::: Records for this task :::

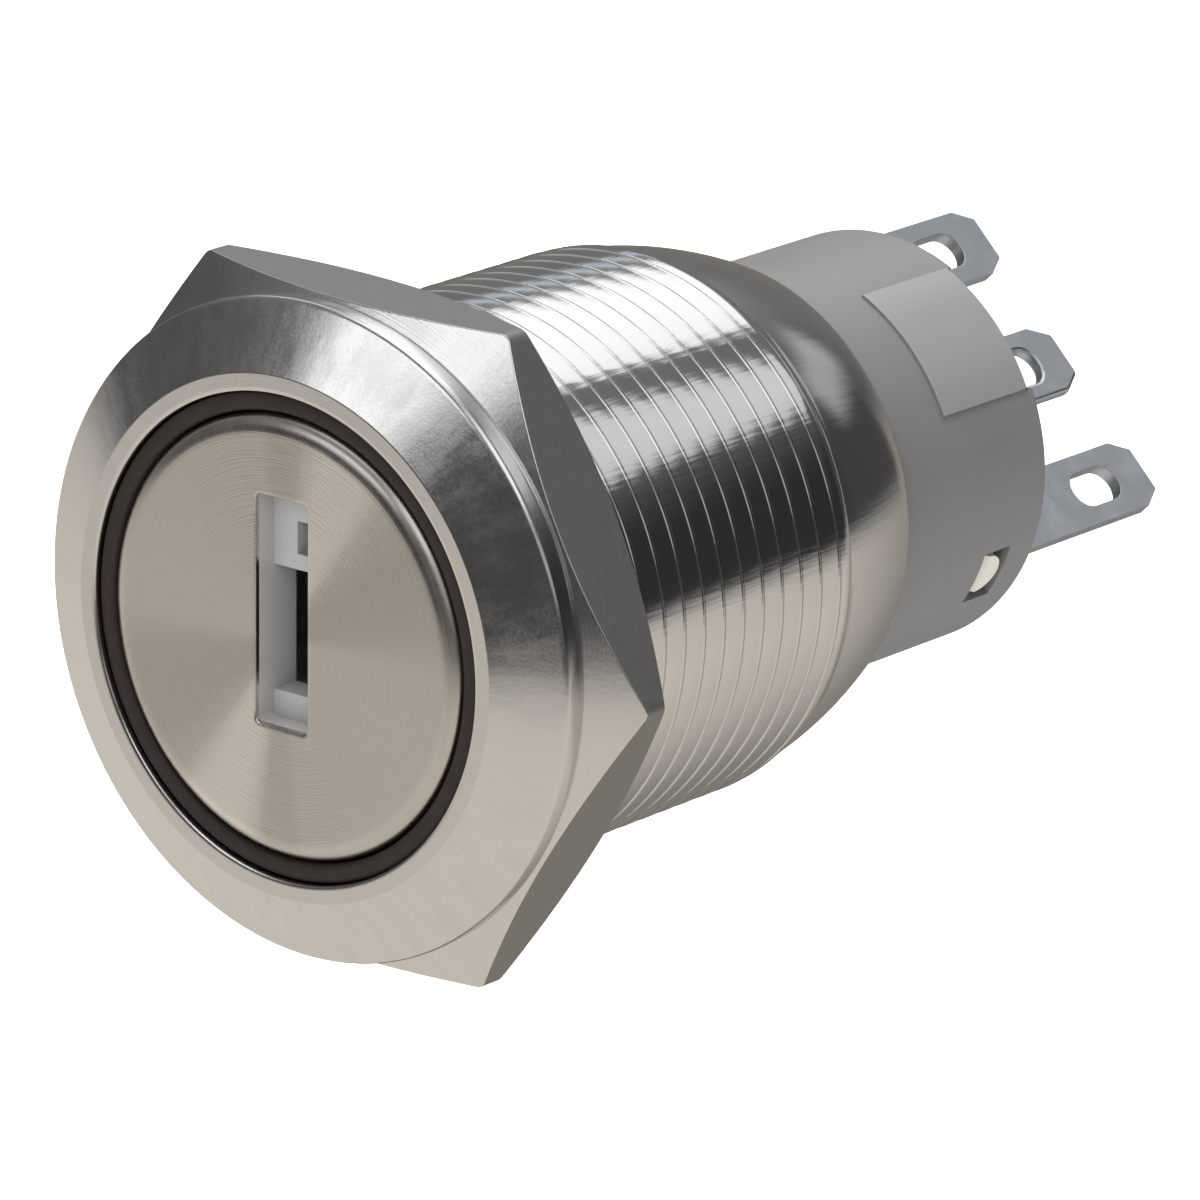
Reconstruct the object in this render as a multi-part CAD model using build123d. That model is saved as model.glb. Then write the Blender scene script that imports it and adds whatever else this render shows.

:::
::: Records for this task :::

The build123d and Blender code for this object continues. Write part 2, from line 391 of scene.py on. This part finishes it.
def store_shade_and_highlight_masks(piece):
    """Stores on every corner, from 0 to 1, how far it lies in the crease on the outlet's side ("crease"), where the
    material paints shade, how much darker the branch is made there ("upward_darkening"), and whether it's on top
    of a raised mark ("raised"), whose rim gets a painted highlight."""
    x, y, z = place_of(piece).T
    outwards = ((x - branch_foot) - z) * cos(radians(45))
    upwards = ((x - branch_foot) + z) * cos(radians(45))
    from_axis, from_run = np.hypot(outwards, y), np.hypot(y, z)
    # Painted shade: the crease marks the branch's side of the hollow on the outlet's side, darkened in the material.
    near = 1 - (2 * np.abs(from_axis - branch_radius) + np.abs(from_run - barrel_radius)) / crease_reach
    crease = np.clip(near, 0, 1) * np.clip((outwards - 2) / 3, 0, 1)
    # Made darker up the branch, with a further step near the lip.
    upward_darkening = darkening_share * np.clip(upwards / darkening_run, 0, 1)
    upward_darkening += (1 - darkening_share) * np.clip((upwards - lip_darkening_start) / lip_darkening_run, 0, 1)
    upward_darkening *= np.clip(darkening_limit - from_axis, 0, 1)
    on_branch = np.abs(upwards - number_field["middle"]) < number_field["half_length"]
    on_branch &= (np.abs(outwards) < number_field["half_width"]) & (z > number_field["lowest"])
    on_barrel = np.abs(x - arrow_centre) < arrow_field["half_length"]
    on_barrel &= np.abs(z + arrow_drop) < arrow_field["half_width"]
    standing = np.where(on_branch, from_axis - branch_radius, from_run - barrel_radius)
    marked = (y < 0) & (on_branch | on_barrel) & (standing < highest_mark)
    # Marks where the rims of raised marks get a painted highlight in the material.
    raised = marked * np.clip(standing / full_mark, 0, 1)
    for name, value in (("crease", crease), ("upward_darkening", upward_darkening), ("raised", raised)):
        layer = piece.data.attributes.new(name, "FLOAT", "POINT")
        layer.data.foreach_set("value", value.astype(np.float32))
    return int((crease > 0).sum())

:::

**Your instructions**:
Take every line from the records above that has the word "Blender" and copy it.

**Worked answer**:
Reconstruct the object in this render as a multi-part CAD model using build123d. That model is saved as model.glb. Then write the Blender scene script that imports it and adds whatever else this render shows.
The build123d and Blender code for this object continues. Write part 2, from line 391 of scene.py on. This part finishes it.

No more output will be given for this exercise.